Protein nucleic acid interactions play a pivotal role in cells, from transcription to translation. Functions of proteins in protein nucleic acid interactions are diverse: histones are responsible for the packaging of the genomic DNA; ribosomal proteins are part of the ribosome, which is responsible for protein synthesis. Crosslinking mass spectrometry proved to be a useful tool to identify protein-nucleic acid interactions and their dynamics in the cell. A vast amount of effort has been spent to elucidate protein-nucleic acid interactions with UV crosslinking mass spectrometry, whereas chemical crosslinking techniques were left untouched.
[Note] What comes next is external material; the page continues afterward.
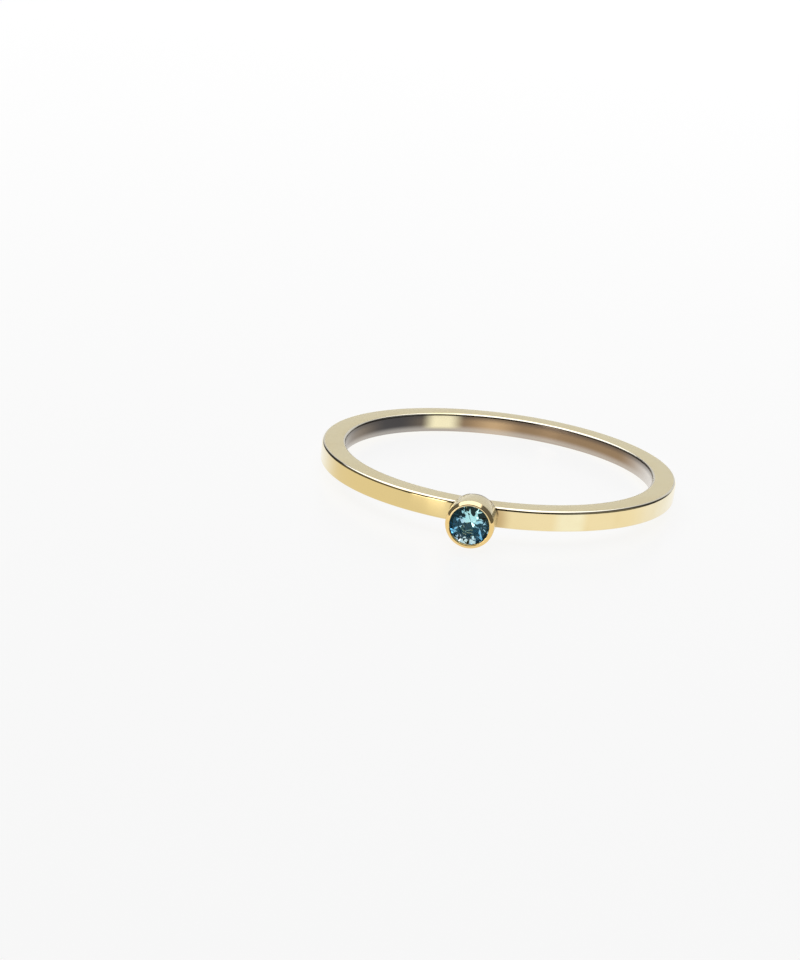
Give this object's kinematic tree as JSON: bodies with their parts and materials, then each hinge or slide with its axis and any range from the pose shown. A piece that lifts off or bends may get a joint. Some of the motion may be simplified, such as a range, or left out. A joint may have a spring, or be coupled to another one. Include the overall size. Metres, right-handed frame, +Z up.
{
  "type": "bezel ring",
  "caption": "Thin flat finger ring lying on its side, with a small round cut stone held in a cup that is soldered to the outside of the band.",
  "frame": {"origin": "on the floor under the middle of the ring's outline, as it lies at rest", "axes": "+Z up from the floor, -Y the way the stone faces, +X to the stone's right as seen from in front of it"},
  "size_m": [0.02, 0.0216, 0.0026],
  "materials": {
    "gold_coloured_metal": "polished walls, satin side faces",
    "blue_stone": "cut and polished, sea blue"
  },
  "bodies": {
    "root": {"band_and_bezel": "gold_coloured_metal", "stone": "blue_stone"}
  },
  "joints": []
}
Therefore, the current study was aiming for the implementation of chemical crosslinking into available mass spectrometric workflows. Two chemical crosslinkers were investigated with crosslinking mass spectrometry for the elucidation of protein-nucleic acid complexes: formaldehyde and 1,2:3,4-diepoxybutane (DEB). DEB-crosslinking was applied in the study of DNA-containing complexes such as linker histone double stranded DNA complexes and nucleosome-based complexes. DEB crosslinking could provide information about the crosslinking site localization in the protein sequences, often to single amino acid resolution. Formaldehyde-crosslinking was applied on in vitro reconstituted and native nucleosome complexes, the bacterial 70S ribosome and in vivo crosslinked Escherichia coli and HeLa cells. The simple fragmentation pattern of formaldehyde-crosslinking and the developed sequential RNA digestion technique made it possible to identify hundreds of proteins crosslinked to RNA in vivo. The established MS based crosslinking strategy can give an extensive picture of the RNA interactome in well studied and less investigated organisms.